June 12, 2010
English students take a bow -- then add stern, hull to it
BY MATTHEW STONE
Staff Writer
Staff Writer
RICHMOND -- Just like most English students, a small group of Richmond high schoolers spent this past month on a long-term class project that involved research, reading, writing and storytelling.
On Friday, Courtney Tibbetts' six-student junior English class took its project on its maiden voyage around Pleasant Pond.
Tibbetts' class spent the final month of school at work on a 6-foot skiff, which they launched on Friday.
In the process, they raised plenty of eyebrows at school.
"The big question I got -- and I've gotten it a lot -- is, what does this have to do with English?" Tibbetts said.
What the project does deal with is a new set of national academic standards, known as the Common Core, and the progression toward "standards-based" education taking place in a growing number of Maine schools.
In standards-based education, students are promoted after they demonstrate mastery of a skill, or standard. The Common Core dictates the standards for English and mathematics in every grade level.
The first step for Tibbetts' class was determining which Core standards they'd meet during skiff construction, student Casey Smith said.
The students needed to find out how to construct a skiff from a sheet of plywood and a couple of two-by-fours that could sustain an average person's weight -- without sinking.
"You don't just wake up knowing how to build a boat," said Angela Dearborn, 16.
That part involved extensive research -- a critical skill prescribed by the Common Core.
Once the research was complete, and a plan in place, class members then needed to communicate with each other to finish the job.
Communication and teamwork, after all, also have their place in the Common Core standards.
"There's a lot of English involved in the project that people didn't see," said Haley Roderick, 17, who took exhaustive notes and synthesized them into a paper.
For Dearborn, blogging about skiff construction offered an opportunity to hone a writing style that differed from the academic writing to which she's accustomed. She also had a chance to compare her writing to the journals kept by her classmates.
"They wrote in different styles," she said. "I got to see some pieces of information that I had missed."
Smith, 18, has the job of condensing more than eight hours of raw footage into a 10-to-15-minute documentary about the skiff project.
"You think making a video's just plopping the clips down, but a lot of planning is involved," Smith said.
Embedded in that planning is a distinct challenge related to English class: How can the story of the skiff's construction be conveyed most effectively?

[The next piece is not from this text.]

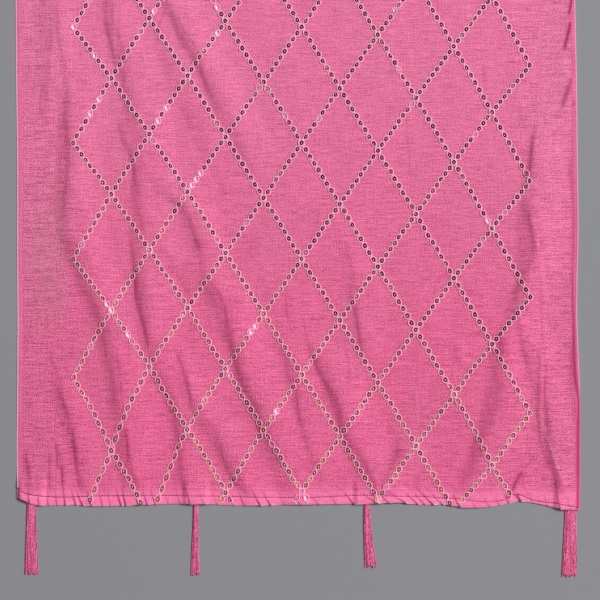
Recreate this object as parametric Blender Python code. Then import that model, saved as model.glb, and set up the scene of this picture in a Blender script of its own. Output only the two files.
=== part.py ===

It's a challenge Smith prefers to conventional class work.
"I enjoyed it more than just sitting down and writing a paper," he said. "It was something that was fun, but I got a lot out of it."
The skiff was the perfect project for the student who doesn't learn well by listening and taking notes in class, said Gennifer Hoopingarner, 17.
"If you're better with doing hands-on work, this is a fabulous way to get a better grade," she said.
The students have an opportunity to ace their "final exam" on Monday, Tibbetts said, when they show off and explain their work to other Richmond High School students and staff members at an exhibition.
That will help the students meet another dimension of the communication standard.
As teachers pay more attention to meeting defined academic standards and more schools in Maine shift to standards-based education, Tibbetts said, it might become less surprising to see an English class fashion a one-sheet skiff.
"I think this is going to be more the norm than the exception," he said.